You might be wondering why conda-pypi exists. Why you need to install and use it, or even if you should. Even if you already did that, what should you expect? What is it recommended and what is discouraged? In this page we will gather our motivation and vision for this tool.

Why?#

Mixing conda and PyPI packaging and tooling is often discouraged in the conda ecosystem. But why? This is mostly due to the following default behaviors:

  • pip will overwrite packages installed by conda. When you run pip within a conda environment, it doesn’t know anything about conda packages. All it sees is a Python installation with several packages under site-packages. If the user requests a package that is not installed, it will happily proceed. This might need updating some dependencies that were initially installed by conda. pip will successfully finish that operation, but conda won’t be notified of the new changes. The conda metadata is now incorrect (e.g. the versions reported by conda list are wrong).

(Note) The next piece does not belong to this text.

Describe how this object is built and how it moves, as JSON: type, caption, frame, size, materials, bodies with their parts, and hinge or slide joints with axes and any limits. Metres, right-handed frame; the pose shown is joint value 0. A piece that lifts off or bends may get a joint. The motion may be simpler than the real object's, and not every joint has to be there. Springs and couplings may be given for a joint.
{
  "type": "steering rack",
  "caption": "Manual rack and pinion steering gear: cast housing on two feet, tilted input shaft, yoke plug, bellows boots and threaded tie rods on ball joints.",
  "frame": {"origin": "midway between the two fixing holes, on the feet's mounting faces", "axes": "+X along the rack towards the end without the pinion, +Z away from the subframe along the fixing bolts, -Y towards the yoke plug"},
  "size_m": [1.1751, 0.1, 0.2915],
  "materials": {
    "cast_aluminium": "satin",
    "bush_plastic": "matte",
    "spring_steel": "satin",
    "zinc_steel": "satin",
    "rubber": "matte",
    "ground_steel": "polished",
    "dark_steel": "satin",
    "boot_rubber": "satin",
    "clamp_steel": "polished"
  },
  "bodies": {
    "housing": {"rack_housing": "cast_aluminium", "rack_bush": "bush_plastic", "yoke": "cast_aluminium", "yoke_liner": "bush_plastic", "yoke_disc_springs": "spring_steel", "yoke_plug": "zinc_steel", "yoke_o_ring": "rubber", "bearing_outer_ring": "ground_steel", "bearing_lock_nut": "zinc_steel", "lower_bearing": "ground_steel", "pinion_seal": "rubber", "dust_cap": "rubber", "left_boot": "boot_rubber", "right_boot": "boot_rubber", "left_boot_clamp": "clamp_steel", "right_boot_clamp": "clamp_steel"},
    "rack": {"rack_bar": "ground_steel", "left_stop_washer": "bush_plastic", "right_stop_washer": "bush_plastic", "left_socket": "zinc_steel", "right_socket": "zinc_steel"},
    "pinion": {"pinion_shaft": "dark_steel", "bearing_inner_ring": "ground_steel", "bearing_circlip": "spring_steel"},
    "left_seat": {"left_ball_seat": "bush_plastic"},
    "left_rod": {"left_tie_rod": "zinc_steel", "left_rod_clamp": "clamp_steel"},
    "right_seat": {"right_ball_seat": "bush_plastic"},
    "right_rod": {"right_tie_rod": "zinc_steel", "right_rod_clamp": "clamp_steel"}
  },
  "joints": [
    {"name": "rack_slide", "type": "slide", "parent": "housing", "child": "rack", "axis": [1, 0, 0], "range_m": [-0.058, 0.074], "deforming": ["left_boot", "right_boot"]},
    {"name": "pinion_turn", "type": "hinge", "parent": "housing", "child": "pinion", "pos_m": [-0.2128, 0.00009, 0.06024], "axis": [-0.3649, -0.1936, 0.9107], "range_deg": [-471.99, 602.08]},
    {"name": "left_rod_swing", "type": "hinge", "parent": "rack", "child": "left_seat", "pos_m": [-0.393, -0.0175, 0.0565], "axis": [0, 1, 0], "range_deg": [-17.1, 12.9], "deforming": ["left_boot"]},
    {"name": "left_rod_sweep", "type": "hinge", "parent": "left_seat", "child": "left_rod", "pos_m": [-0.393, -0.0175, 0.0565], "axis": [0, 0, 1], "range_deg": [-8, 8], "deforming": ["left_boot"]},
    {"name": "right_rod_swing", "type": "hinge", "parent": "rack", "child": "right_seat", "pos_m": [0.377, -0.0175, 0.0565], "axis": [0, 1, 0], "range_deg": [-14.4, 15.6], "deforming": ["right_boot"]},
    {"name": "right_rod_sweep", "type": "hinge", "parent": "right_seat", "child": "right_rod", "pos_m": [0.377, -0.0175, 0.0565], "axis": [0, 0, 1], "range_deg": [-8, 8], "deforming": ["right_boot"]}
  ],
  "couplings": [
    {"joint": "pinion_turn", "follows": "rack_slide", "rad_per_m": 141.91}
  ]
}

  • Compiled wheels are often incompatible with conda packages. If the wheels you are installing contained compiled extensions, you will end up running into problems. Maybe you were lucky the first few times, but at some point you won’t and all you’ll have left is a broken conda environment that needs to be recreated. Some examples include symbol errors, segfaults and other hard to debug issues. Refer to the excellent pypackaging-native key issues for all the information you will ever need about this topic.

Safe conda & pip patterns

There are only a handful of patterns that are considered safe:

  • Only Python & pip environments: conda only provides python and pip. All other packages are always installed with pip:

    $ conda create -n pip-environment python=3.10 pip
    $ conda activate pip-environment
    $ pip install ...
    
  • Editable installs: conda provides all the dependencies of a given package. Then that package is installed on top in editable mode, without addressing dependencies to make sure we don’t accidentally overwrite conda files:

    $ git clone git@github.com:owner/package.git
    $ conda create -n editable-install package --deps-only
    $ conda activate editable-install
    $ pip install -e . --no-deps
    

These two things combined are dangerous, but still, sometimes it works! Maybe no files were overwritten, and maybe the compiled bits don’t overlap. This lets people believe that is generally safe to do, while in reality they have been enjoying a lucky streak for a while. So, what should people do instead?

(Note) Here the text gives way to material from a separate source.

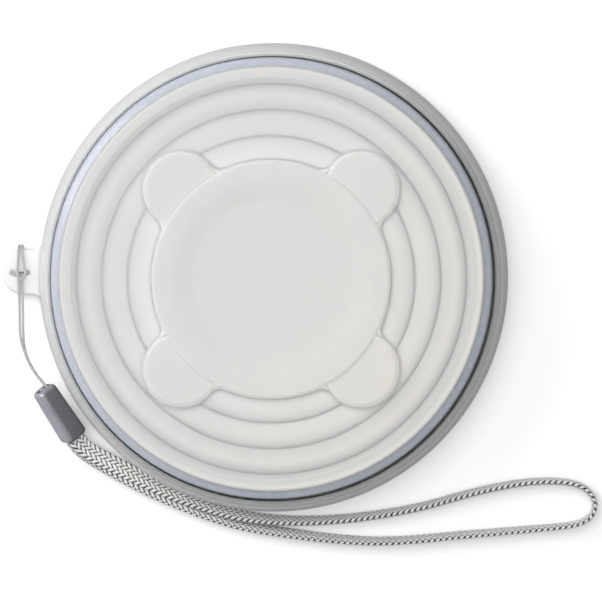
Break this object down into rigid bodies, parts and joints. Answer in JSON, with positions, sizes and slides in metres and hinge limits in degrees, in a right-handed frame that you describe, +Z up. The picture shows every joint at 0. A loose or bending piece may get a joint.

  • Package your PyPI dependencies as conda packages. This will ensure maximum compatibility with the conda ecosystem, by design. You’ll probably want to run grayskull to generate a recipe out of the PyPI project, and then open a PR in conda-forge/staged-recipes. Of course, this has maintenance costs and not everyone can afford to invest that much time in a dependency of the project. Sadly, this might be the only solution if the dependency includes compiled extensions with complicated dependencies.

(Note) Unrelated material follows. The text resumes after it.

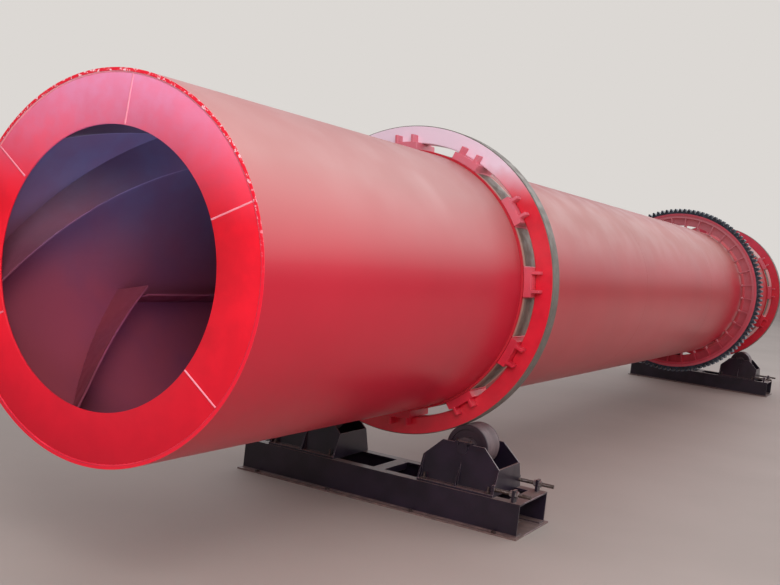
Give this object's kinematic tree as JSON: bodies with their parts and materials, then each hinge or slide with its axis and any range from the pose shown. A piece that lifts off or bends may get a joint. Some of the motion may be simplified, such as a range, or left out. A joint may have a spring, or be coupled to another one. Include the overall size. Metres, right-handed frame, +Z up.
{
  "type": "rotary drum dryer",
  "caption": "Long horizontal steel dryer drum with riding rings and a ring gear, turning on trunnion rollers in two low floor stations.",
  "frame": {"origin": "on the floor under the middle of the drum, at the centre of the bounding box's base", "axes": "+X along the drum from the feed end to the discharge end, +Z up, -Y to the side seen in the picture"},
  "size_m": [13.85, 2.088, 2.438],
  "materials": {
    "shell_red": "gloss red enamel",
    "end_red": "fresh bright red enamel",
    "inside_maroon": "matt maroon primer",
    "tyre_steel": "red enamel on the flat faces, bare machined running face",
    "bracket_red": "red enamel",
    "gear_black": "dark oiled steel",
    "roller_steel": "black paint with a bright worn rim",
    "bright_steel": "oiled steel",
    "frame_black": "gloss black enamel"
  },
  "bodies": {
    "stations": {"feed_near_beam": "frame_black", "feed_far_beam": "frame_black", "feed_cross_member": "frame_black", "feed_end_ties": "frame_black", "feed_left_roller_box": "frame_black", "feed_right_roller_box": "frame_black", "feed_roller_axles": "bright_steel", "feed_adjusting_screws": "bright_steel", "discharge_near_beam": "frame_black", "discharge_far_beam": "frame_black", "discharge_cross_member": "frame_black", "discharge_end_ties": "frame_black", "discharge_left_roller_box": "frame_black", "discharge_right_roller_box": "frame_black", "discharge_roller_axles": "bright_steel", "discharge_adjusting_screws": "bright_steel"},
    "drum": {"shell_course_1": "shell_red", "shell_course_2": "shell_red", "shell_course_3": "shell_red", "shell_course_4": "shell_red", "shell_course_5": "shell_red", "feed_end_plate": "end_red", "discharge_end_plate": "end_red", "feed_spiral_flights": "inside_maroon", "lifting_flights_row_1": "inside_maroon", "lifting_flights_row_2": "inside_maroon", "lifting_flights_row_3": "inside_maroon", "lifting_flights_row_4": "inside_maroon", "lifting_flights_row_5": "inside_maroon", "feed_wear_band": "shell_red", "feed_tyre_chairs": "bracket_red", "feed_tyre": "tyre_steel", "discharge_wear_band": "shell_red", "discharge_tyre_chairs": "bracket_red", "discharge_tyre": "tyre_steel", "gear_carrier": "bracket_red", "ring_gear": "gear_black"},
    "feed_left_roller_body": {"feed_left_roller": "roller_steel"},
    "feed_right_roller_body": {"feed_right_roller": "roller_steel"},
    "discharge_left_roller_body": {"discharge_left_roller": "roller_steel"},
    "discharge_right_roller_body": {"discharge_right_roller": "roller_steel"}
  },
  "joints": [
    {"name": "drum_spin", "type": "hinge", "parent": "stations", "child": "drum", "pos_m": [0, 0, 1.39422], "axis": [1, 0, 0], "continuous": true},
    {"name": "feed_left_roller_spin", "type": "hinge", "parent": "stations", "child": "feed_left_roller_body", "pos_m": [-4.183, 0.55265, 0.437], "axis": [1, 0, 0], "continuous": true},
    {"name": "feed_right_roller_spin", "type": "hinge", "parent": "stations", "child": "feed_right_roller_body", "pos_m": [-4.183, -0.55265, 0.437], "axis": [1, 0, 0], "continuous": true},
    {"name": "discharge_left_roller_spin", "type": "hinge", "parent": "stations", "child": "discharge_left_roller_body", "pos_m": [5.571, 0.55265, 0.437], "axis": [1, 0, 0], "continuous": true},
    {"name": "discharge_right_roller_spin", "type": "hinge", "parent": "stations", "child": "discharge_right_roller_body", "pos_m": [5.571, -0.55265, 0.437], "axis": [1, 0, 0], "continuous": true}
  ],
  "couplings": [
    {"joint": "feed_left_roller_spin", "follows": "drum_spin", "ratio": -7.1852},
    {"joint": "feed_right_roller_spin", "follows": "drum_spin", "ratio": -7.1852},
    {"joint": "discharge_left_roller_spin", "follows": "drum_spin", "ratio": -7.1852},
    {"joint": "discharge_right_roller_spin", "follows": "drum_spin", "ratio": -7.1852}
  ]
}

  • Analyze the dependency tree of your PyPI package and install things with conda. The idea is to run a --dry-run install of the PyPI package and analyze the proposed solution. Of those packages, see which ones are already available on the configured conda channels and install them with conda proper. The ones that are not, pass them to pip install --no-deps and hope for an ABI compatible setting.

Are we expecting you to do all that manually? Of course not! This is what conda-pypi will help you achieve, among other things.

The vision#

conda-pypi aims to provide a safer experience with the conda and PyPI ecosystems. We’d like to see this tool an opt-in way to:

  • Protect the user from accidental papercuts and difficult-to-undo operations.

  • Educate about best practices via the included tooling.

  • Allow pip and other PyPI installers to interact with conda environments in a non-disruptive way.

Expected behavior#

Refer to the Quick start guide.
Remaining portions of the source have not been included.